By Allison Jonergin
When I begin to feel a bit better – yes, even chronically ill people are allowed to have good days – there is a lot of catching up to do. Sometimes it feels I have just enough time to come up for air before being washed down again.
Even when I’m feeling my best, the majority of my time is spent resting at home, sitting at appointments, standing in line at the pharmacy, and taking medicine.
I wish my schedule could be freed to do fun things, and I’d settle for being able to do productive things like housework. But if I push myself beyond my limits, even on good days, my symptoms will surge and I’ll suffer a setback.
It takes a great deal of work to tend to my basic needs. In fact, if I don’t care for myself adequately, I’m stripped of my ability to even perceive small joys around me. Feeling exhausted, in pain, and impatient can turn into a vicious cycle wherein I take in only the negative and thus have only negativity to offer.
I can feel disgruntled about waiting over an hour for an appointment, or I can feel thankful I felt up to driving there. I can feel depressed that I spend more time with my doctors than my friends, or I can feel thankful I have a team of treating physicians who know and understand my diagnoses and symptoms. I can allow my self esteem to suffer for needing to rely heavily on my family for support, or I can be immersed in the love I feel when their support seems to never diminish, no matter how many times I must drop my bucket into their well. I can feel discouraged when I have no energy left after attending these appointments, or I can accept the sober truth that my chronic illnesses would be even less manageable if I stopped going to them at all.
I must diligently carve out time for rest and recuperation, as well as time to gently exercise my tender limbs, time to make healthy meals and time to just be. It’s not realistic to manage doing all of these things every day, but I can rotate my priorities so I take the best possible care of myself.

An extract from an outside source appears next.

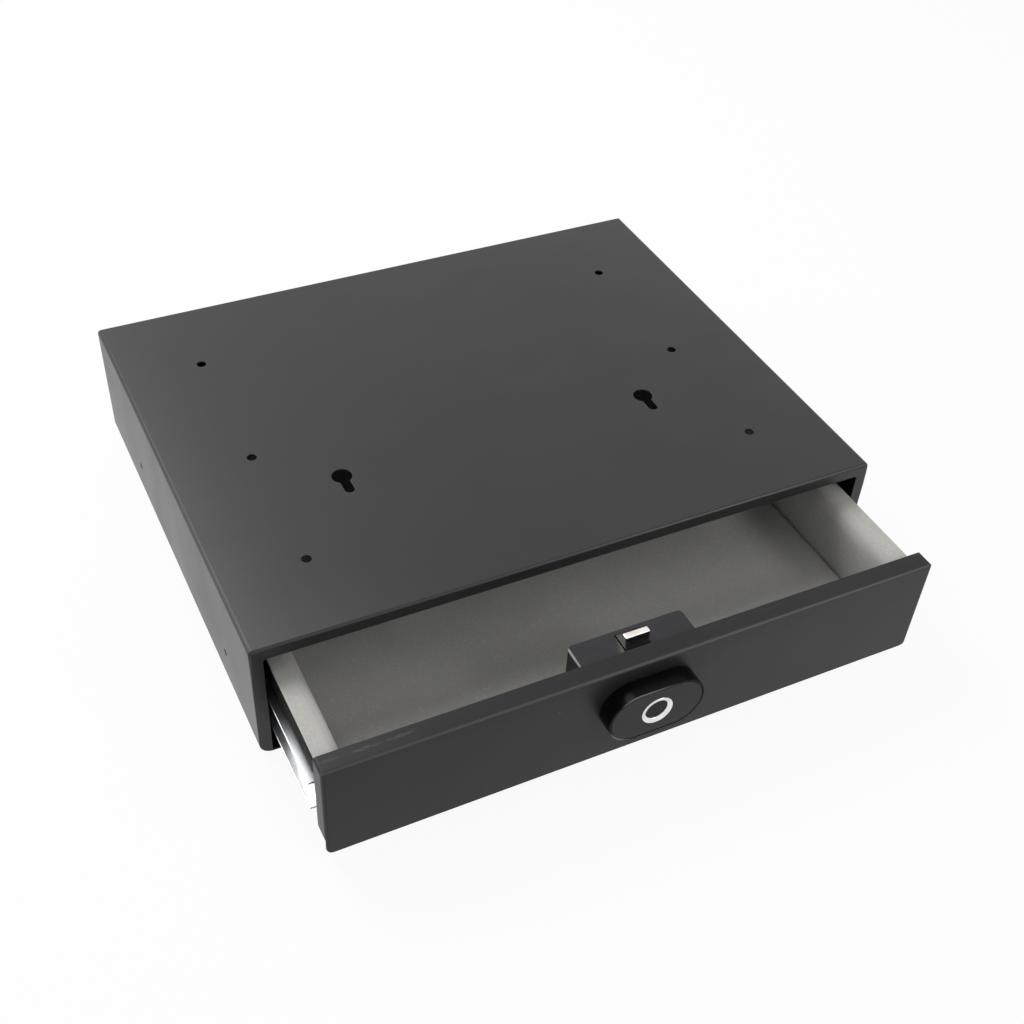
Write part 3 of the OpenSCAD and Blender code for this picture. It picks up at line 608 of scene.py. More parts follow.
@dataclass(frozen=True)
class SolderMask(Finish):
    """Green solder mask with the paler lines of the copper tracks beneath it."""

    name: str = "Green solder mask"
    mask: str = "#14512f"
    track: str = "#1f7244"
    pitch: float = 2.2

    def make(self) -> bpy.types.Material:
        """Makes the material.

        Returns:
            The material, which gives the eye a glossy green board with raised tracks.
        """
        s = Shading(self.name)
        # Cells with straight borders stand for the routed tracks
        place = s.mapped(s.place, [1 / self.pitch, 1 / self.pitch, 1 / (self.pitch * 2.5)])
        inputs = {"Vector": place, "Scale": 1.0}
        cells = add_node(s.tree, "ShaderNodeTexVoronoi", inputs, distance="CHEBYCHEV")
        tracks = s.spread(cells.outputs["Distance"], 0.3, 0.36, 0, 1)
        s.feed(Base_Color=s.blend(tracks, self.mask, self.track))
        s.feed(Roughness=s.spread(s.noise([8, 8, 8], 2.0), 0.3, 0.7, 0.28, 0.4))
        s.relief((tracks, 0.02))
        return s.material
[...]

I’m not ashamed of my schedule, but I struggle to communicate that missing a nap isn’t like forgetting to drink my eighth glass of water. It’s more like not eating for four days in a row. It’s more like day 11 of the flu. It’s more like seeing stars after getting punched in the face. Brain fog clouds my windshield completely, and I feel like I’m trying to distinguish landmarks in whiteout conditions.
I make silly mistakes. I trip over my own feet. I get flustered talking about even the most familiar topics. I pace in and out of rooms, forgetting why I went into them in the first place. I feel like a stranger in a foreign land who can’t remember what she wants to say long enough to translate it into the local language.
My only source of relief comes in the form of a deep sleep.
It’s frustrating to sleep the afternoon away, but I know the importance of ensuring my body gets the rest it needs, even on good days.